Not coping

It's 1.14 am and I can't sleep  my husband has stage 4 lung cancer and it terrifies me. We've been together for 45 years and I'm trying to be strong for him but I'm failing miserably. Sometimes I feel almost angry that he might leave me in a world I don't even like anymore and I feel so selfish when he's the one whose sick not me 

  • Hello Plumduff

    I am sorry its over a day since you posted i dont log in often so I hope you have managed to reach out in person too but in case 

    I too have been with my hubby for over 40 years. Its natural to feel scared and angry

    And to wonder what is going to happen.

    Have you spoken to anyone else how you feel? It is important to look after your own emotional wellbeing at this time.

    If you need to talk in middle of night Samaritans are there phone calls are free

    Macmillan have a helpline in the day time

    And your hubby team should have given you info to ask for help for both of you. If not ask ask ask 

    And most importantly you are not selfish this is big and you are a grieving wife processing difficult things

    Be kind to yourself 

    Sending hugs 

  • Hi Plumduff, I don’t have any advice but just wanted to comment as what you wrote really resonated with me. My husband was recently diagnosed with bowel cancer and has since had part of his colon removed. I’ve been through so many emotions and one is anger. This is my first post on here so not sure of protocols but just wanted to send you a virtual hug and say I get how you’re feeling and it’s not selfish, it’s really hard being the carer I’m sure you are doing your best for him. Take care. 

  • Hi Violet68

    Welcome 

    Im sorry you are going through this too you are not alone

    I have been on a rollercoaster so far and I am sure you have too from what you say.

    None of us planned to be in this spot and it is tough ...sending hugs to you too

  • Hi. Thanks for replying  we haven't been given any information about emotional support. I hate seeing him ill and I guess I'm scared of the future. There is a macmillon contact at the hospital so I will start there. I'm feeling a bit more positive today and I'm glad I came on here  

  • Hi Violet. That was my first post and I'm glad now I reached out. I always thought I'd be this great wise tower of strength if john or the kids got really sick and instead I'm wanting him to tell me it'll all be okay, but he can't. I think my anger is really aimed at the doctor who took 13 months to send him for a ct scan by which time it had spread. If she had done something sooner he could have recovered. 

  • Hi Plumduff

    Glad you have come back id say definitely 

    Contact Macmillian they helped sort out our finances double quick all over the phone ...might not be your first thought buincluding PIP which due to situation was 2weeks and done and now have carers allowance too

     Less to worry about financially ...

    Yes feeling angry at the medical team is understandable in the circumstances and my heart goes out to you both and family

    my hubby has incurable cancer too.......its gutting ....we are trying to make the best of every day .....

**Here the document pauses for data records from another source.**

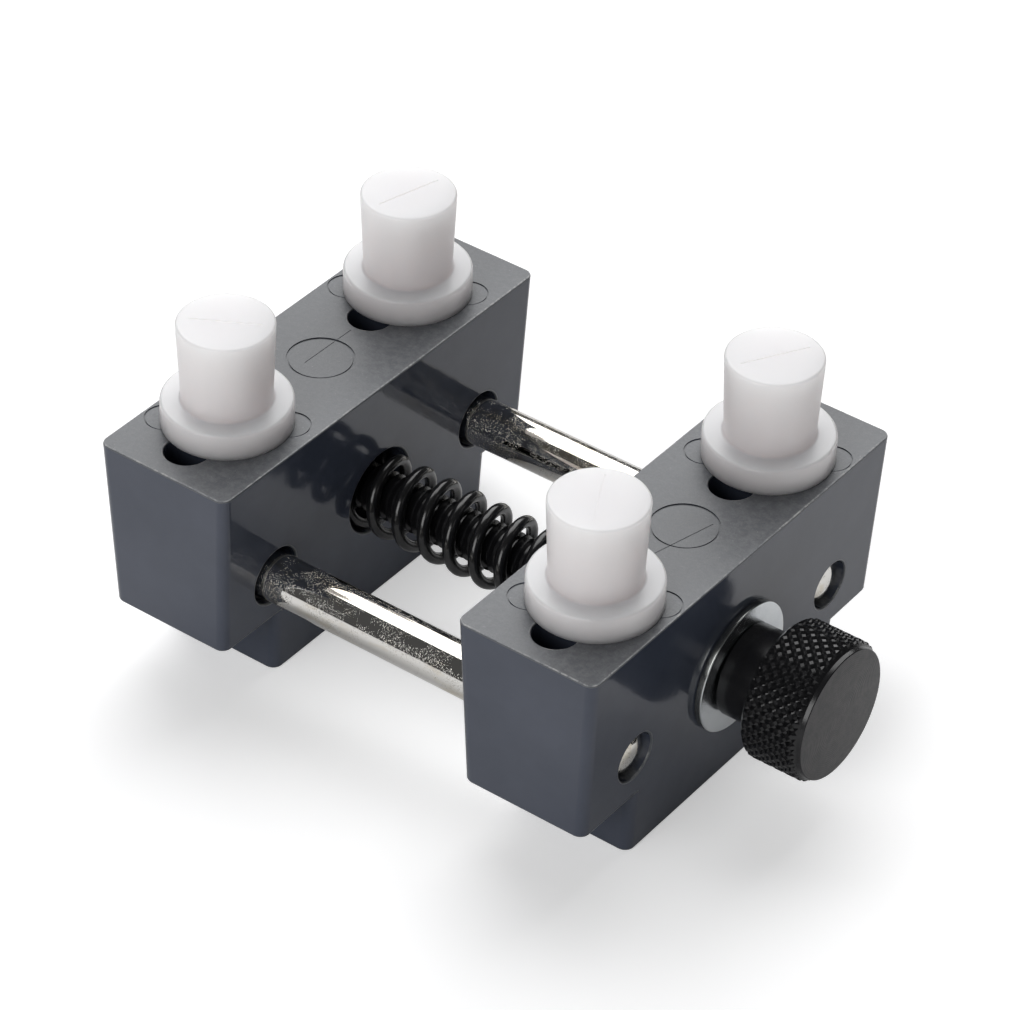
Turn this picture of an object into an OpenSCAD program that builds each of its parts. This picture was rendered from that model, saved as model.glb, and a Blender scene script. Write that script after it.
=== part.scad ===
// Watch movement holder: two moulded jaws on two guide rods, drawn together by a thumb screw
// against a spring, with four push-in pegs that grip a watch movement or case.
// Lengths are millimetres. +Z is up, +X runs along the rods towards the thumb screw, and the
// origin is on the bench, under the middle of the whole holder with its jaws open.

/* [Jaws] */
// Length of each jaw at its top face
jaw_length = 50; // [42:0.5:80]
// Width of each jaw at its top face, measured along the rods
jaw_width = 16; // [13:0.5:24]
// Height of each jaw, from the bench to its top face
jaw_height = 27.2; // [22:0.1:40]
// Gap between the two top faces with the jaws fully open
jaw_gap = 28; // [22:0.5:50]
// Height of the foot under each jaw
foot_height = 7.7; // [5:0.1:9.5]
// Distance from the near end of the jaw, at -Y, to the near end of its foot
foot_setback_near = 8; // [4:0.1:12]
// Distance from the far end of the jaw to the far end of its foot
foot_setback_far = 6; // [4:0.1:12]
// Radius of the upright corners
corner_radius = 1.1; // [0.5:0.1:2.5]
// Moulding draft of the inner and outer faces, in degrees
face_draft = 2.5; // [0:0.1:3]
// Moulding draft of the end faces, in degrees
end_draft = 1.5; // [0:0.1:3]

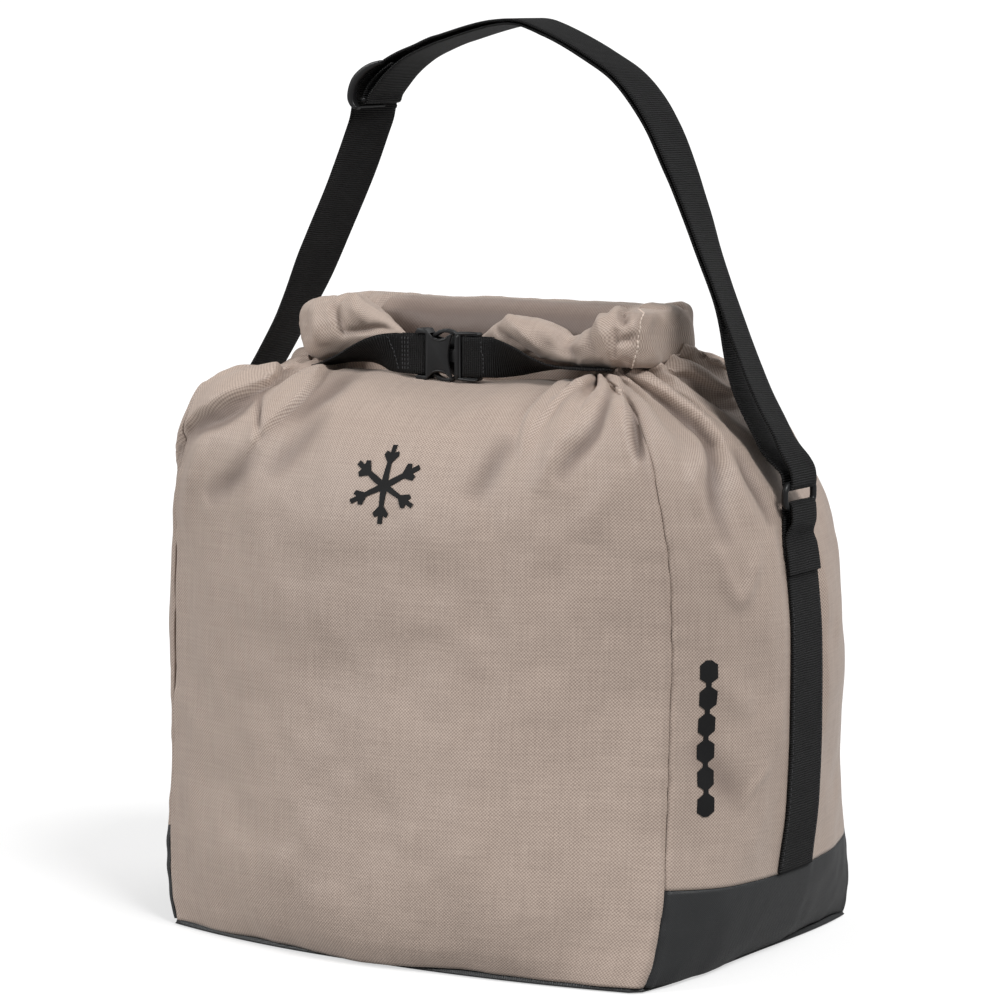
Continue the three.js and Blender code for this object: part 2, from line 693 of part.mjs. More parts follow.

    He has seen a counsellor too which is helpful .....men try to be strong dont they

    I struggle at times too and its okay Plumduff let it out 

    Sending hugs

  • I'm glad you're feeling a bit more positive. Definitely contact MacMillan and there may be other local cancer support groups. The hospital should also be able to sign post you to what support agencies are available. Do the hospital have a colorectal team? My nurses are amazing in the team here and I wouldn't have got through without them - they've been 100% supportive to me and my wife as my 'carer'

  • Hi, I’m so sorry to hear you’ve been let down, heartbreaking that it could have been avoided. My husband was sent home from hospital after being in a week without being told he was anaemic, found out over 4 months later when he had his pre op, then discovered mass in his colon. So angry they cancelled his initial appointment as had it been done the operation he had would not have been as complex and wouldn’t have needed the drainage bag which is causing him a lot of discomfort. Hopefully this will be removed tomorrow. Sending lots of love to you and your family xx

  • Thank you. It’s a hell of a ride. I’m so sorry your husband’s is incurable. I hope you have lots of support around you, it is so very hard being the carer. Sending you love, hugs and strength xx

  • Thank You Violet68

    I really appreciate your kind and thoughtful words.